Article 29 addresses the need to strengthen deliberative democracy—which means a more open, transparent, and deliberative politics based on public participation in discussion of the issues, rather than on pundits providing soundbites, manipulation, and post-truth assertions that have no basis in fact. Neoliberalism has achieved the commodification of politics, along with everything else, and this is a trend that must be reversed. Politics is too important to leave to the elites, yet it has become so ugly and corrupted very few who are motivated by public welfare, rather than greed for power, want to have anything to do with it. In the last two U.S. presidential elections less than 60 percent of the electorate voted, and just over half of those were enough to carry the election.
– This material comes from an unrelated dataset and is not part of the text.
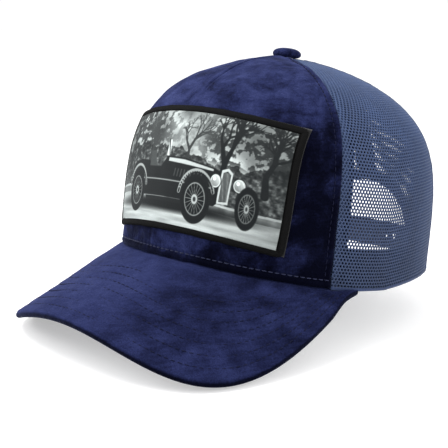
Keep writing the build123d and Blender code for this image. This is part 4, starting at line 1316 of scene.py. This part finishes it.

With over three million “felons” and others denied a vote altogether, less than 30 percent of the population carries an election. In Germany, too, only a third of the electorate voted for Chancellor Merkel in the 2013 general election.
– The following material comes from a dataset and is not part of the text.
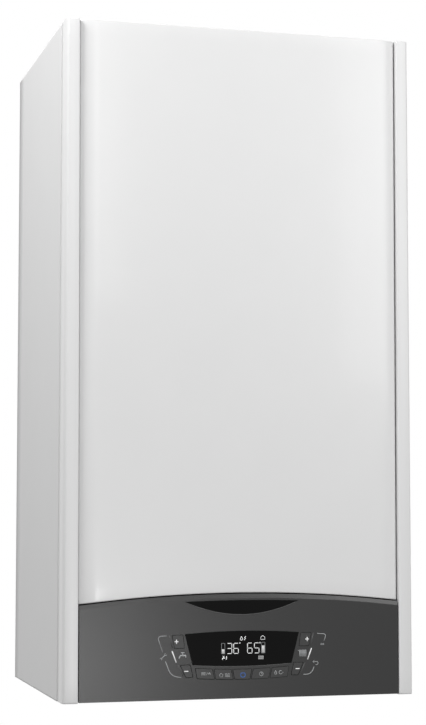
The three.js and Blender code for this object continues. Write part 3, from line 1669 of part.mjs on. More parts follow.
function pressureGauge() {
  const recess = gaugeFace + gaugeRecess;
  const body = turnedZ([
    [0, recess],
    [gaugeRadius - gaugeRim, recess],
    [gaugeRadius - gaugeRim, gaugeFace],
    [gaugeRadius, gaugeFace],
    [gaugeRadius, plateUnder - seatGap - gaugeFlangeThickness],
    [gaugeFlange, plateUnder - seatGap - gaugeFlangeThickness],
    [gaugeFlange, plateUnder - seatGap],
    [gaugeRadius, plateUnder - seatGap],
    [gaugeRadius, gaugeFace + gaugeLength],
    [0, gaugeFace + gaugeLength],
  ]);
  const reach = [0, groupFrontY - gaugeY - seatGap, 0];
  const across = [-(groupInside + 12) - gaugeX, reach[1], 0];
  const corners = [
    [0, 0, gaugeFace + gaugeLength - 1],
    [0, 0, capillaryHeight],
    [across[0], 0, capillaryHeight],
    [across[0], across[1], capillaryHeight],
  ];
  const capillary = pipe(corners, capillaryRadius, 3 * capillaryRadius, 6);
  return placed(piece("pressure_gauge", body.add(capillary), knobBlack), gaugeX, gaugeY, 0);
}

function gaugeNeedle() {
  const top = gaugeFace + gaugeRecess - seatGap;
  const hub = turnedZ(rod(needleHub, top - needleThickness, top), pipeSides);
  const blade = planPrism(
    outline([
      [-needleLength / 3, -needleWidth / 2],
      [needleLength, -needleWidth / 4],
      [needleLength, needleWidth / 4],
      [-needleLength / 3, needleWidth / 2],
    ]),
    top - needleThickness,
    needleThickness,
  );
  const start = THREE.MathUtils.degToRad(-135);
  const needle = piece("gauge_needle", hub.add(blade), knobRed);
  needle.rotation.z = start;
  return placed(needle, gaugeX, gaugeY, 0);
}

function gaugeLens() {
  const radius = gaugeRadius - gaugeRim - seatGap;
  const lens = turnedZ(rod(radius, gaugeFace, gaugeFace + gaugeLensThickness));
  return placed(piece("gauge_lens", lens, clearLens), gaugeX, gaugeY, 0);
}

function fittings() {
  const group = new THREE.Group();
  group.add(safetyValve(), safetyKnob(), fillingKnob(), pressureGauge(), gaugeNeedle(), gaugeLens());
  return group;
}

// ---------- the boiler, hung from its origin ----------
const boiler = new THREE.Group();
boiler.position.z = -hangHeight;
boiler.add(casing(), flue(), frontCasing(), controlPanel(), expansionVessel(), heatCell(), airPath());
boiler.add(gasLine(), condensateTrap(), waterGroups(), fittings());

export default boiler;
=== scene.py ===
"""A wall-hung combi boiler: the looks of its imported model.

Each sub-assembly is a class with its own sizes, and each finish says what the real surface is. Lengths in the classes
are millimetres above the casing's lower edge and from the wall; to_part() turns them into the part's metres.
"""

import logging
import math
from dataclasses import dataclass
from enum import Enum
from typing import Iterable, Sequence

import bmesh
import bpy
import numpy as np
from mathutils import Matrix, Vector


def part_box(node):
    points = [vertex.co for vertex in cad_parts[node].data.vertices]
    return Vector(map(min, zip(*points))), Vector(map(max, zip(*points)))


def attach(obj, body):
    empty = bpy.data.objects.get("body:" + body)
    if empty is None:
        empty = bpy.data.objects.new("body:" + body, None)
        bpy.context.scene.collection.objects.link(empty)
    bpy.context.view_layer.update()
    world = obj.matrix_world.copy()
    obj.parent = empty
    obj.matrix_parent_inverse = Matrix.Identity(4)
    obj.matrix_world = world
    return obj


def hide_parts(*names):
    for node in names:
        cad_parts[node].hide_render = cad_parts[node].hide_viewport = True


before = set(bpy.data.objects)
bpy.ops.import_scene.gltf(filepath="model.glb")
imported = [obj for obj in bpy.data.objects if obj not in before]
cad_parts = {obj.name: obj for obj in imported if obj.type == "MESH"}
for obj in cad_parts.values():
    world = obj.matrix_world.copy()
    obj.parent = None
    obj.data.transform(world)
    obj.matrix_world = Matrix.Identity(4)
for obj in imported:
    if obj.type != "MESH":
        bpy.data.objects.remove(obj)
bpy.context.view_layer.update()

LOG = logging.getLogger("boiler")
MM = 0.001
HANG_HEIGHT = 700.0  # hanging point above the casing's lower edge
Array = np.ndarray


# ---------------------------------------------------------------- colour and nodes
def linear(code: str, alpha: float = 1.0) -> tuple[float, float, float, float]:
    """Turns an sRGB hex colour into linear light.

    Args:
        code: Six hex digits, with or without a leading mark.
        alpha: Opacity to add as the fourth value.

    Returns:
        Red, green, blue and alpha.
    """
    digits = code.lstrip("#")
    srgb = np.array([int(digits[i : i + 2], 16) for i in (0, 2, 4)]) / 255.0
    light = np.where(srgb <= 0.04045, srgb / 12.92, ((srgb + 0.055) / 1.055) ** 2.4)
    return (*(float(value) for value in light), alpha)


def put(tree: bpy.types.NodeTree, kind: str, inputs: dict | None = None, **settings: object) -> bpy.types.Node:
    """Adds a node with its settings and links.

    Args:
        tree: Node tree that gets the node.
        kind: Blender's name of the node type.
        inputs: Socket name or number, to a value or to an output socket to link from.
        settings: Attributes of the node itself.

    Returns:
        The new node.
    """
    node = tree.nodes.new(kind)
    for key, value in settings.items():
        setattr(node, key, value)
    for key, value in (inputs or {}).items():
        if isinstance(value, bpy.types.NodeSocket):
            tree.links.new(value, node.inputs[key])
        else:
            node.inputs[key].default_value = value
    return node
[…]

There are many reasons for this, but some points are worth mentioning. If the “costs” of voting—the difficulty, inconvenience, etc.—exceed the expected return, it is rational not to vote and let others decide the outcome of an election. This rationale grows stronger if the perceived differences between the candidates and parties are small. This has been the trend in the last several decades, but the precariat may change all that, which would be a good thing for democracy. The more precariats are involved in politics, the more ecological and social justice issues will prevail because these are the issues that affect them.
In short, the Precariat Charter consists of an entire set of policies, which each taken in turn are not radical or impossible or utopian. They’re all feasible. Taken as a package they would radically transform the economic system and reduce the inequalities and insecurities that are the terror of the precariat.